Author: David & Goliath
Compiled by: Shenchao TechFlow
Currently, the computing and training aspects of the AI industry are primarily dominated by centralized Web2 giants. These companies hold a dominant position due to their strong capital, cutting-edge hardware, and vast data resources. While this situation may persist in developing the most powerful general machine learning (ML) models, for mid-tier or customized models, the Web3 network may gradually become a more economical and accessible source of computing resources.
Similarly, when inference demands exceed the capabilities of personal edge devices, some consumers may choose the Web3 network to obtain less censored and more diverse outputs. Instead of attempting to completely disrupt the entire AI technology stack, participants in Web3 should focus on these niche scenarios and fully leverage their unique advantages in censorship resistance, transparency, and social verifiability.
The hardware resources needed to train the next-generation foundational models (such as GPT or BERT) are scarce and expensive, with demand for the highest performance chips continuing to outstrip supply. This scarcity of resources leads to hardware being concentrated in the hands of a few well-funded leading companies, which use this hardware to train and commercialize the most performant and complex foundational models.
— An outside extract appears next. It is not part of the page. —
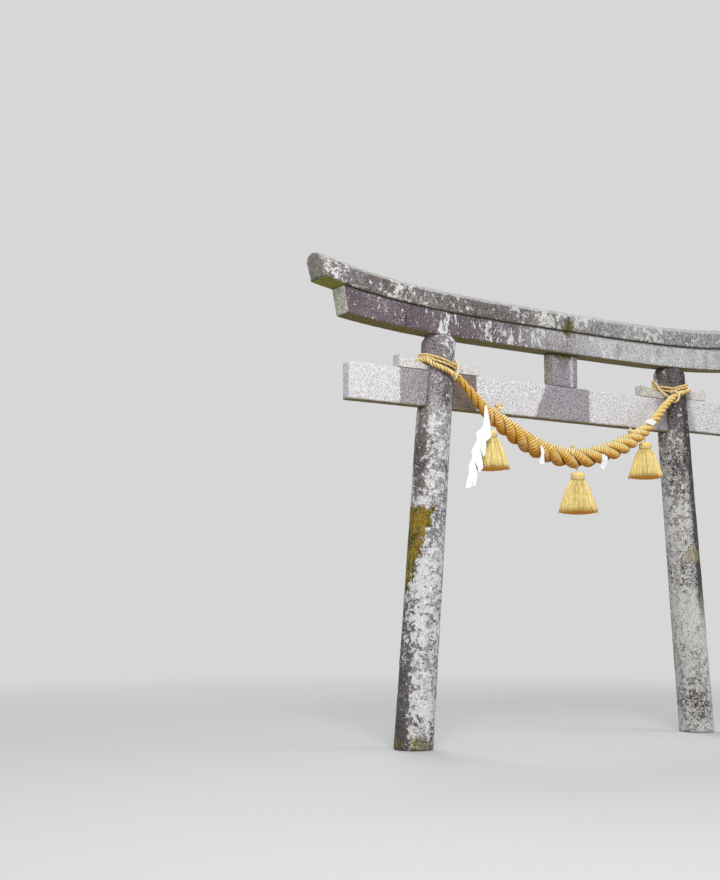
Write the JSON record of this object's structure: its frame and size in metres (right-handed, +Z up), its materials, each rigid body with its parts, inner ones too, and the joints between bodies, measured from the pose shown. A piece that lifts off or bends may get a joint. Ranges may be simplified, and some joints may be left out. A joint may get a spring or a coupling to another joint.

However, the pace of hardware updates is extremely fast. So, how will outdated mid-tier or low-performance hardware be utilized?
These hardware resources are likely to be used for training simpler or more targeted models. By matching different categories of models with hardware of varying performance, optimal resource allocation can be achieved. In this case, Web3 protocols can play a key role by coordinating access to diverse and low-cost computing resources. For instance, consumers can use simple mid-tier models trained on personal datasets, and only opt for high-end models trained and hosted by centralized companies when handling more complex tasks, while ensuring user identities are hidden and prompt data is encrypted.
Aside from efficiency issues, concerns about bias and potential censorship in centralized models are also growing. The Web3 environment is known for its transparency and verifiability, capable of providing training support for models that have been overlooked or deemed too sensitive by Web2. Although these models may not be competitive in performance and innovation, they still hold significant value for certain groups in society. Therefore, Web3 protocols can carve out a unique market in this area by offering more open, trustworthy, and censorship-resistant model training services.
Initially, both centralized and decentralized approaches could coexist, each serving different use cases. However, as Web3 continually improves developer experience and platform compatibility, and as the network effects of open-source AI gradually become evident, Web3 may ultimately compete in core areas dominated by centralized companies. Especially as consumers become increasingly aware of the limitations of centralized models, the advantages of Web3 will become more pronounced.
In addition to training mid-tier or niche models, participants in Web3 also have the advantage of providing more transparent and flexible inference solutions. Decentralized inference services can bring various benefits, such as zero downtime, modular model combinations, public model performance evaluations, and more diverse, uncensored outputs. These services can also effectively avoid the 'vendor lock-in' problem faced by consumers who rely on a few centralized providers. Similar to model training, the competitive advantage of decentralized inference layers does not lie in raw computational power itself, but in addressing long-standing issues, such as the transparency of closed-source fine-tuning parameters, lack of verifiability, and high costs.
Dan Olshansky proposed a promising vision of creating more opportunities for AI researchers and engineers through POKT's AI inference routing network, allowing them to realize their research outcomes and earn additional income through customized machine learning (ML) or artificial intelligence (AI) models. More importantly, this network can facilitate fairer competition in the inference service market by integrating inference results from various sources, including decentralized and centralized providers.
Although optimistic predictions suggest that the entire AI technology stack may fully migrate on-chain in the future, this goal still faces significant challenges from the current concentration of data and computing resources, as these resources provide substantial competitive advantages to existing giants. However, decentralized coordination and computing networks demonstrate unique value in providing more personalized, economical, and open competitive AI services that are resistant to censorship. By focusing on these critically valuable niche markets, Web3 can establish its own competitive barriers, ensuring that the most influential technologies of this era can evolve collaboratively in multiple directions, benefiting a broader range of stakeholders rather than being monopolized by a few traditional giants.
Finally, I would like to especially thank all members of the Placeholder Investment team, as well as Kyle Samani from Multicoin Capital, Anand Iyer from Canonical VC, Keccak Wong from Nectar AI, Alpin Yukseloglu from Osmosis Labs, and Cameron Dennis from NEAR Foundation, who provided reviews and valuable feedback during the writing of this article.